Alston observatory workshop and lectures

Closer to home, UCLAN is running free astrophotography workshops at their Alston observatory. The official closing date for applications is 16th January. See details.

Also, UCLAN is holding their next public astronomy lecture on Friday 24th January. Details to follow.

Astronomy News for January 2020 part 2 Richard Rae EAS

Richard Rae gave a report from Astrofest 2020 that was held in London. There were many new exciting missions to report, including the comet intercept and Asteroid deflection projects. Jan Worner the head of the European Space Agency came to give a talk on ESA and all the missions and partnerships in which it is involved. He ended by commenting ESA will not go back to the Moon but it must be seen as going forward to the Moon.

Astrofest poster

Things to Come Stuart Atkinson EAS

Stuart gave a very informative talk entitled “Things to come”

The talk focused on the companies and partnerships that would take humans into space and highlighted the possibility of space tourism in the not too distant future.

Virgin Galactic may be one option for tourists to gain access to space albeit for about three minutes!

EAS meeting and Virgin Galactic impression

Blue Origin is a rival to Virgin Galactic and may offer longer and cheaper trips into sub-orbital space

Boeing`s Starliner project is a serious attempt at providing a route for a crew to travel to the ISS. Although this project has had some recent setbacks.

The main contender to Boeing`s Starliner is Elon Musk`s Crew Dragon. This is ahead of development and has recently successfully tested its escape pod mechanism.

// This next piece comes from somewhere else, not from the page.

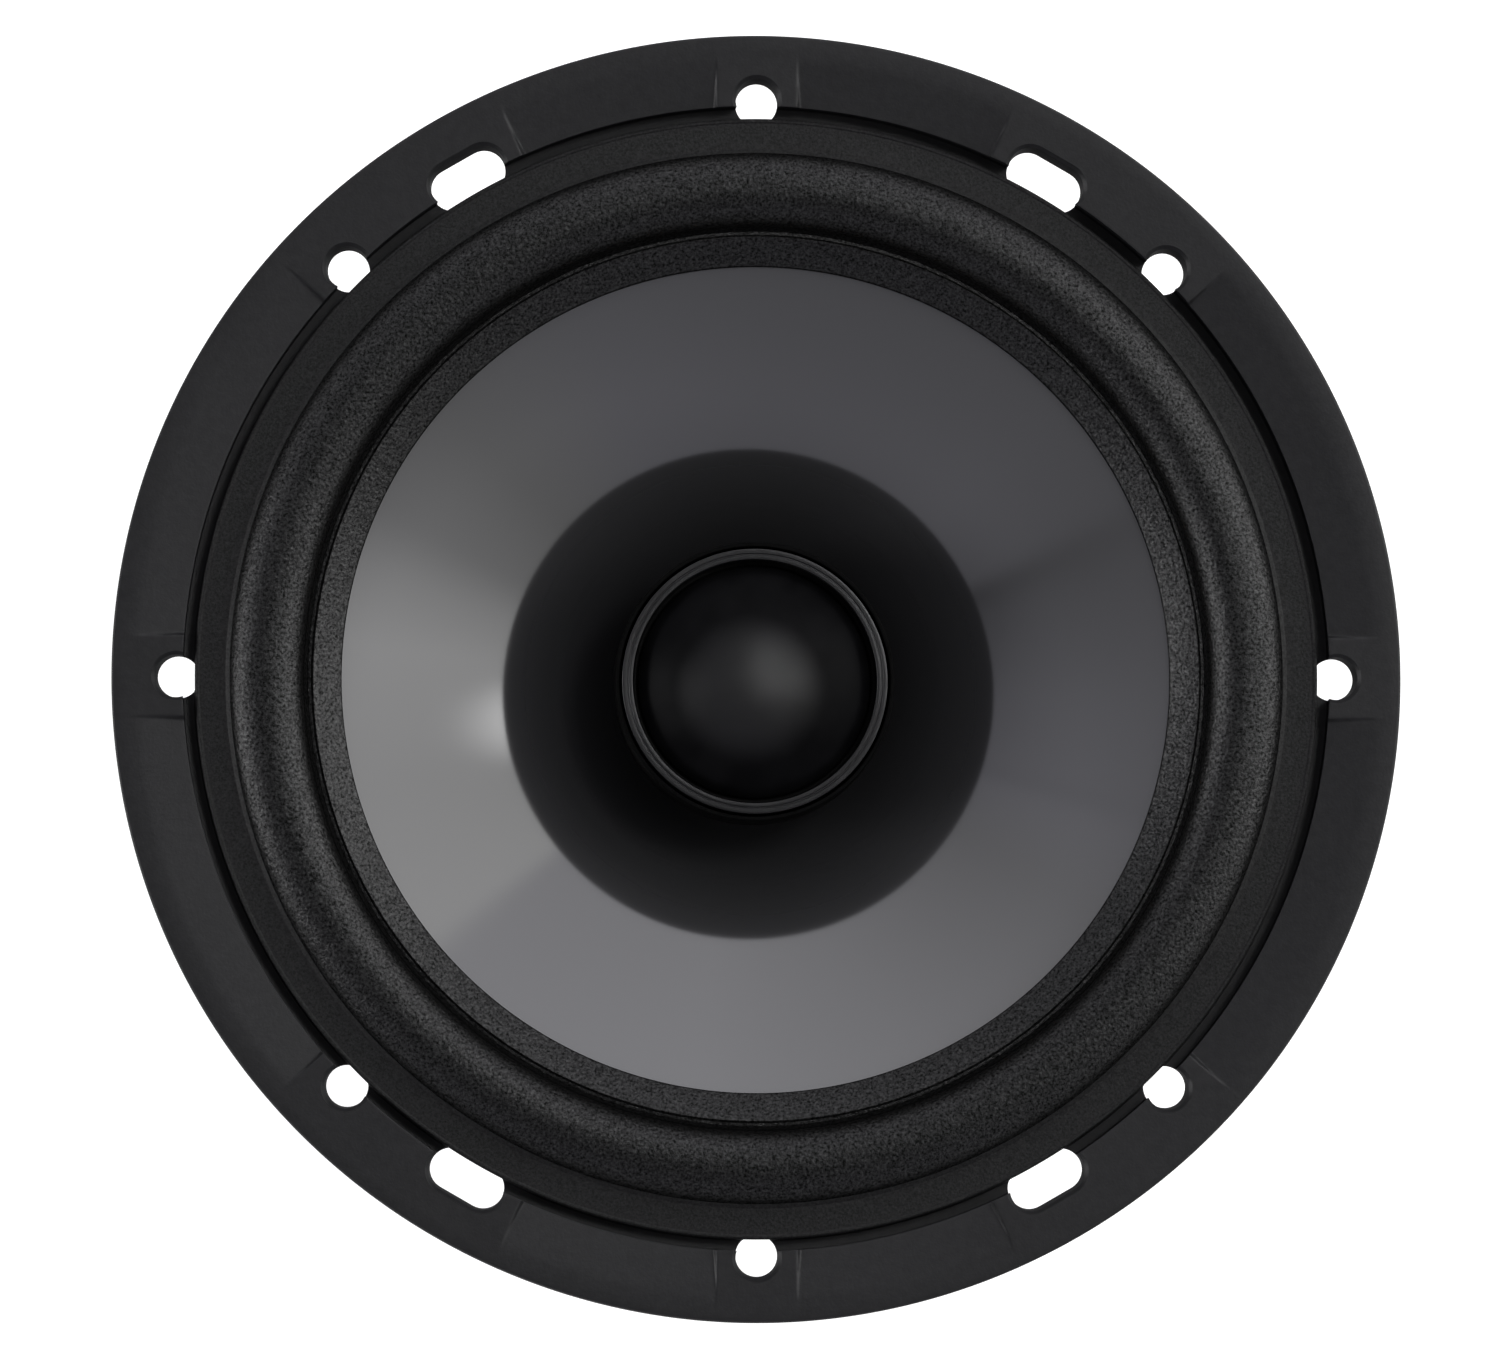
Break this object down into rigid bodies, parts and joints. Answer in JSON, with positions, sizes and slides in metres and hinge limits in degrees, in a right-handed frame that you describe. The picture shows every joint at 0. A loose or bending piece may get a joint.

Crew Dragon’s first crewed test flight to the ISS is due in March 2020.

Crew Dragon’s badge

The SpaceX Starship proposed project is huge! It will be able to put 100 people into space and travel to the Moon and Mars.

SpaceX Starship project

Other projects briefly covered were:-

Artemis 2028 impression

Stuart ended by saying that Elon Musk considers by the end his life he will be living on Mars.